Procédure devant la Cour :
Par une requête, enregistrée le 26 juillet 2019, et un mémoire de production de pièces, enregistré le 29 octobre 2019, M. A..., représenté par Me E..., demande à la Cour :
1°) d'annuler le jugement n° 1820156/3-3 du 28 mai 2019 du tribunal administratif de Paris ;
2°) d'annuler, pour excès de pouvoir, l'article 3 de la décision prise le 7 septembre 2018 par la ministre du travail qui autorise son licenciement, mais de confirmer pour le surplus cette décision en ce qu'elle annule pour non-respect du principe du contradictoire la décision prise le 15 février 2018 par l'inspectrice du travail, et à titre surabondant d'annuler la décision implicite du
18 août 2018 par laquelle la ministre du travail a rejeté son recours gracieux et d'annuler la décision prise le 15 février 2018 par l'inspectrice du travail autorisant son licenciement ;
3°) de mettre à la charge de la société United Parcel Service (UPS) France le versement de la somme de 2 000 euros sur le fondement de l'article L. 761-1 du code de justice administrative.
Il soutient que :
- l'enquête menée par la direction de la société UPS France n'a pas respecté le principe du contradictoire et n'a pas fait preuve d'objectivité et d'impartialité ;
- le respect du principe du contradictoire n'a pas été respecté lors de l'enquête menée par la ministre du travail dès lors que, d'une part, les pièces transmises par la société UPS France ne lui ont pas été communiquées et que, d'autre part, la ministre du travail s'est fondée sur les seules attestations transmises par la société UPS France sans procéder à l'audition des salariés de la société ;
- contrairement à ce qu'a retenu le jugement attaqué et la décision ministérielle litigieuse, qui est entachée d'erreurs de fait, il n'a pas utilisé les moyens électroniques de l'entreprise pour " menacer Mme I... " ; la relation avec cette dernière, qui était librement consentie, relevait de leur vie personnelle ; il n'a pas adressé à Mme I... " une multitude de messages " après leur rupture ;
- aucun manquement rattachable à l'exécution de son contrat de travail ne saurait lui être reproché ;
- la décision ministérielle implicite née le 18 août 2018, qui est entachée des mêmes illégalités que celle, explicite, du 7 septembre 2018, devra de même être annulée ;
- le respect du principe du contradictoire n'a pas été respecté lors de l'enquête menée par l'inspectrice du travail, car elle a rendu sa décision explicite le 15 février 2018 sans avoir recueilli ses observations sur le retrait de la décision implicite née le 11 février 2018 ; la décision ministérielle du 7 septembre 2018 devant être annulée, la décision explicite de l'inspectrice du travail du 15 février 2018 devra être annulée par voie de conséquence.

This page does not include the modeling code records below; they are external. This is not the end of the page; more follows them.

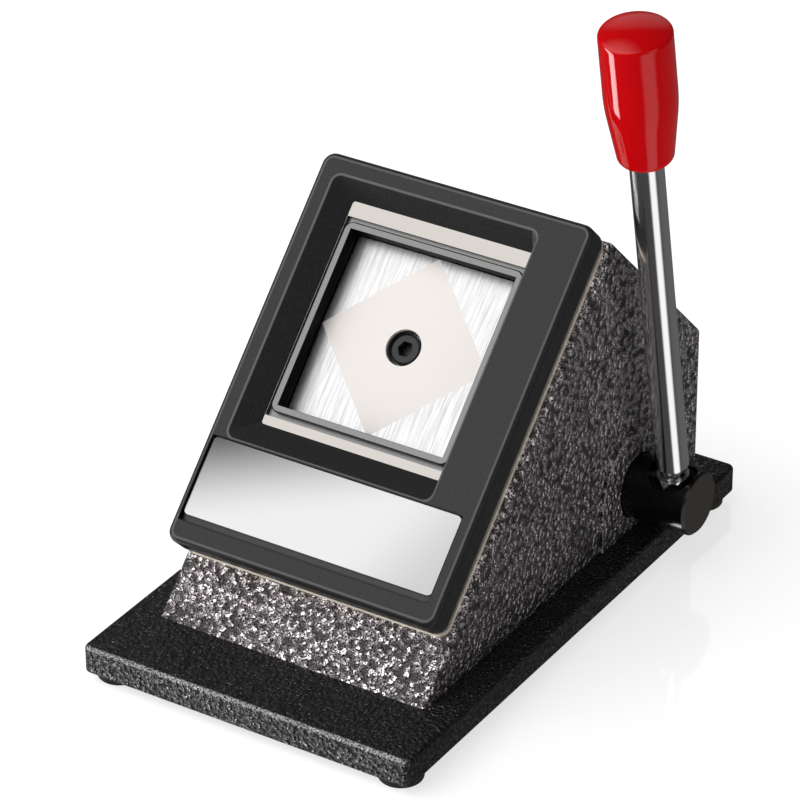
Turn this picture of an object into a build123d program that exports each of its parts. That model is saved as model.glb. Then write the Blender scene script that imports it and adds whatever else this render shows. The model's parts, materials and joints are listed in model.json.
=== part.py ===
from build123d import *
from math import asin, cos, degrees, radians, sin, sqrt
import os

os.makedirs("parts", exist_ok=True)

# A tabletop die cutter that punches a square photo print.  Millimetres, +Z up.  It is drawn about
# the middle of its base plate, then moved so that the origin is on the table under the middle of
# the whole outline, lever included.  The user faces +Y and the lever is on the +X side.

# ---- base plate and feet
base_width = 100.5
base_depth = 170.0
base_thick = 8.0
base_corner = 2.2
base_edge = 1.2
foot_height = 2.5
foot_dia = 12.0
foot_inset_x = 6.75
foot_inset_y = 7.2
foot_round = 0.6
foot_screw_dia = 3.0
foot_screw_head = 5.5
foot_screw_low = 0.5
foot_screw_seat = 1.6
foot_screw_depth = 6.0

base_top = foot_height + base_thick
base_front = -base_depth / 2

# ---- body casting: a wedge with a 45 degree face, a square ridge and a vertical back
body_width = 82.5
body_setback = 22.0
body_height = 92.5
body_length = 142.0
body_round = 1.8
face_wall = 6.0
back_wall = 5.0
side_wall = 5.0
toe_length = 31.0
slope = radians(45)

body_front = base_front + body_setback
body_back = body_front + body_length
ridge_y = body_front + body_height
ridge_z = base_top + body_height
slope_length = body_height / sin(slope)

# Slope frame: x along the width, y up the slope, z out of the sloping face.
incline = Plane(origin=(0, body_front, base_top), x_dir=(1, 0, 0), z_dir=(0, -1, 1))

# ---- lever shaft
shaft_y = 43.7
shaft_z = 22.7
shaft_dia = 12.0
running_gap = 0.03
bush_dia = 16.0
boss_radius = 18.7
boss_proud = 1.0
inner_boss_radius = 12.0
inner_boss_length = 7.0
cavity_round = 2.0
shaft_left = -38.1
shaft_right = 49.4
cap_length = 3.0
shaft_chamfer = 0.6

# ---- die set, centred a little left of the middle
die_x = -3.95
die_v = 87.86
die_size = 51.0
punch_gap = 0.03
rim_size = 55.0
rim_corner = 2.5
rim_chamfer = 0.35
flange_width = 66.0
flange_length = 80.0
plate_thick = 1.2
slot_height = 0.6
flange_thick = 1.8
guide_thick = 1.2
rim_top = 5.6
guide_opening_x = 56.6
guide_opening_v = 57.6
punch_top = 0.5
facet_drop = 0.8
punch_bottom = -22.0
counterbore_dia = 10.2
counterbore_depth = 6.2
punch_screw_dia = 5.0
punch_head_dia = 8.5
punch_head_height = 5.0
punch_head_chamfer = 0.5
punch_opening = 52.5

slot_floor = plate_thick
slot_ceiling = plate_thick + slot_height
flange_top = slot_ceiling + flange_thick
guide_top = flange_top + guide_thick

# ---- bezel and label
bezel_left = -43.8
bezel_right = 39.2
bezel_low = 18.9
bezel_high = 131.4
bezel_top = 9.0
bezel_corner = 3.5
bezel_edge = 1.5
window_left = -38.4
window_right = 24.5
window_low = 49.7
window_high = 125.8
sight_left = -32.3
sight_right = 23.9
sight_low = 56.5
sight_high = 120.9
window_corner = 2.4
sight_corner = 0.8
window_edge = 0.6
label_left = -41.9
label_right = 34.8
label_low = 26.9
label_high = 48.9
label_thick = 0.8
label_corner = 1.6
pocket_floor = 7.4
pocket_gap = 0.2
pocket_lip = 2.0

# ---- mounting plate and the U shaped shim that leaves the paper slot
plate_left = -body_width / 2
plate_high = 130.2
plate_corner = 3.5
plate_lip = 0.35
shim_inset = 0.4
slot_low = 55.0
slot_high = 121.0
slot_stop_x = 30.0

# ---- ram, guide posts and springs
post_dia = 6.0
post_reach_x = 19.0
post_reach_v = 30.7
post_top = -0.6
post_bottom = -36.0
bushing_dia = 9.0
carriage_width = 53.0
carriage_length = 74.0
carriage_top = -22.0
carriage_bottom = -32.0
carriage_corner = 2.0
tapped_depth = 12.0
dowel_dia = 4.0
dowel_reach = 14.0
dowel_depth = 5.0
pad_screw_reach = 12.0
pad_screw_depth = 7.0
pad_screw_head = 5.5
pad_screw_sink = 1.5
stem_width = 34.0
stem_length = 26.0
pad_width = 31.6
pad_thick = 3.0
pad_below = 13.0
pad_above = 11.0
ring_dia = 11.0
ring_thick = 1.0
ring_groove = 5.2
ring_gap = 0.05
ring_mouth = 3.8
stop_radius = 4.2
stop_reach_v = 31.0
stop_gap = 0.07
spring_wire = 1.1
spring_radius = 4.2
spring_turns = 6
spring_gap = 0.05

# ---- cam: an involute, so the ram rises in proportion to the lever's turn
cam_base_radius = 5.75
cam_rest_rise = 9.0
cam_gap = 0.05
cam_width = 16.0
cam_hub_radius = 8.2
lever_travel = radians(75)
cam_roll_lead = 0.1
cam_roll_tail = 0.06
cam_flank_points = 13
key_size = 4.0
key_length = 14.0
key_outside = 1.6
key_inside = 2.2

ram_stroke = cam_base_radius * lever_travel

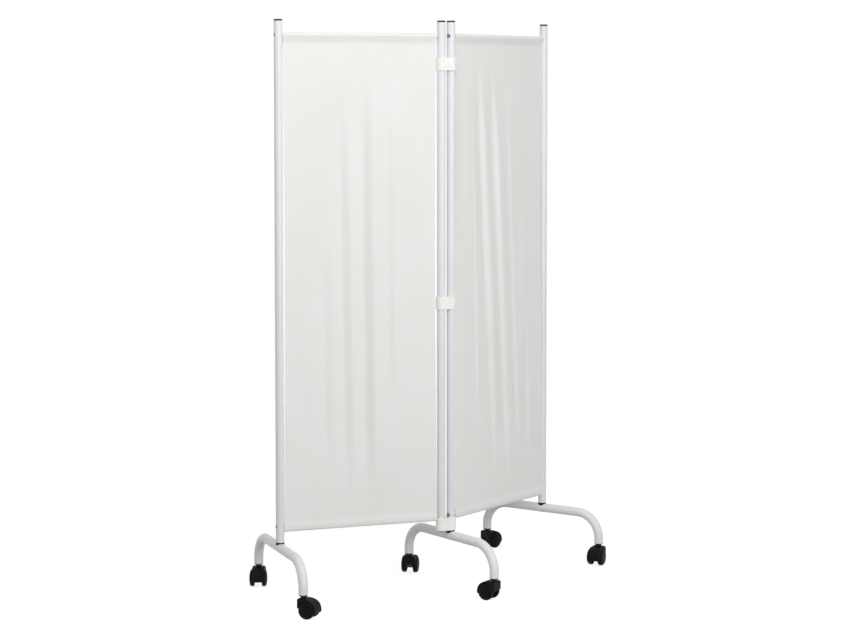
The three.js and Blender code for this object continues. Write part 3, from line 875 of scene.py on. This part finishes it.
    def skins(self) -> tuple[Array, Array, Array, Array]:
        """Works out the cloth's outer and inner skin, half its thickness off its middle.

        The ends of the pockets keep an even distance from the axes of the posts, so at depth y
        they come R - sqrt(R^2 - y^2) closer, which dies out across the cloth. Below its rail the
        bottom pocket hangs lower towards the far post by the foot tilt.

        Returns:
            The outer skin, the inner skin, the outward unit normals, all rows by columns by 3,
            and the flat places, rows by columns by 2.
        """
        path, along = self.strip()
        depth = path[:, :1]
        xs, zs = np.meshgrid(self.across(), path[:, 1])
        high, low = self.stitches()
        (start, end), (near, far) = self.drape.gaps, self.drape.draws
        draw = np.sin(math.pi * np.clip((zs - low) / (high - low), 0, 1) ** 1.25)
        share = xs / self.width
        placed = start + xs + draw * (near * (1 - share) - far * share)
        for gap, inward, sign in ((start, xs, -1), (end, self.width - xs, 1)):
            round_post = gap - np.sqrt(gap**2 - depth**2)
            placed += sign * round_post * np.exp(-inward / self.post_reach)
        below = np.clip(self.bottom_rail - zs, 0, None)
        zs = zs - below * self.drape.foot_tilt * (share - self.low_point)
        body = np.zeros_like(depth)
        body[self.pocket_rows : self.pocket_rows + self.body_rows] = 1.0
        middle = np.stack([placed, depth + body * self.relief(xs, zs), zs], -1)
        normal = unit(np.cross(np.gradient(middle, axis=0), np.gradient(middle, axis=1)))
        from_edge = np.minimum(xs, self.width - xs)
        half = self.thickness / 2 + self.hem_step * (1 - smooth(from_edge - self.hem)) / 2
        flat = np.stack([xs, np.broadcast_to(along[:, None], xs.shape)], -1)
        off = normal * half[..., None]
        return middle + off, middle - off, normal, flat

    def surface(self) -> Surface:
        """Returns the closed cloth, both skins and the edges between them, with its flat places."""
        outer, inner, _, flat = self.skins()
        sheets = join(grid(outer), grid(inner).inside_out())
        count = len(sheets.points) // 2
        index = np.arange(count).reshape(outer.shape[:2])
        rim = np.concatenate([index[0], index[1:, -1], index[-1, -2::-1], index[-2:0:-1, 0]])
        ahead = np.roll(rim, -1)
        edge = np.stack([ahead, rim, rim + count, ahead + count], 1)
        flat = np.tile(flat.reshape(-1, 2), (2, 1))
        return Surface(sheets.points, np.vstack([sheets.quads, edge]), flat).outward()

    def seams(self, stitch: Stitch) -> Surface:
        """Returns the stitches: a row across each pocket, before and behind, and both side hems.

        Args:
            stitch: the stitch that every row repeats.
        """
        outer, inner, normal, _ = self.skins()
        first = self.pocket_rows
        last = first + self.body_rows - 1
        pockets = (2, first, last, len(outer) - 3)
        rows = [stitch.row(outer[i, 2:-2], normal[i, 2:-2]) for i in pockets]
        x = self.across()
        body = slice(first + 3, last - 3)
        for place in (self.hem - 1.6, self.width - self.hem + 1.6):
            at = np.interp(place, x, np.arange(len(x)))
            left, part = int(at), at - int(at)
            for skin, sign in ((outer, 1.0), (inner, -1.0)):
                line = skin[body, left] * (1 - part) + skin[body, left + 1] * part
                rows.append(stitch.row(line, sign * normal[body, left]))
        return join(*rows)

    def cut(self) -> tuple[float, float]:
        """Returns the flat cloth's width and length, in metres."""
        return self.width * MM, float(self.strip()[1][-1]) * MM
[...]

Par un mémoire en défense, enregistré le 9 septembre 2019, la ministre du travail conclut au rejet de la requête.
Elle soutient que les moyens soulevés par M. A... ne sont pas fondés.
Par un mémoire en observations, enregistré le 15 octobre 2019, la société United Parcel Service France, représentée par Me B... et Me H..., conclut au rejet de la requête et à ce que la somme de 2 000 euros soit mise à la charge de M. A... sur le fondement de l'article L. 761-1 du code de justice administrative.
Elle soutient que les moyens soulevés par M. A... ne sont pas fondés.
Vu les autres pièces du dossier.
Vu :
- le code du travail ;
- le code de justice administrative.
Les parties ont été régulièrement averties du jour de l'audience.
Ont été entendus au cours de l'audience publique :
- le rapport de M. D...,
- les conclusions de Mme Bernard, rapporteur public,
- et les observations de Me J... de la MGG Legal, avocat de la société United Parcel Service France.
Considérant ce qui suit :
1. La société UPS France a sollicité le 11 décembre 2017 l'autorisation de licencier
M. A..., qui occupait sur le site de l'entreprise de Jonage (Rhône) les fonctions de responsable régional de réseau de l'activité " feeder " (coordination de poids lourds) et était titulaire du mandat de délégué du personnel suppléant. Par une décision du 15 février 2018, l'inspectrice du travail de la 6ème section de l'unité de contrôle Transport de l'unité départementale de Paris a accordé cette autorisation. Un recours hiérarchique, formé le 18 avril 2018, a été implicitement rejeté le 18 août 2018. Par la décision contestée du 7 septembre 2018, la ministre du travail a, en premier lieu, retiré cette décision de rejet implicite, en deuxième lieu a annulé la décision prise le 15 février 2018 par l'inspectrice du travail, et en troisième lieu, par l'article 3 de sa décision, a autorisé le licenciement de M. A.... Par le jugement du 28 mai 2019 dont M. A... relève appel, le tribunal administratif de Paris a rejeté sa demande tendant à l'annulation de cette décision.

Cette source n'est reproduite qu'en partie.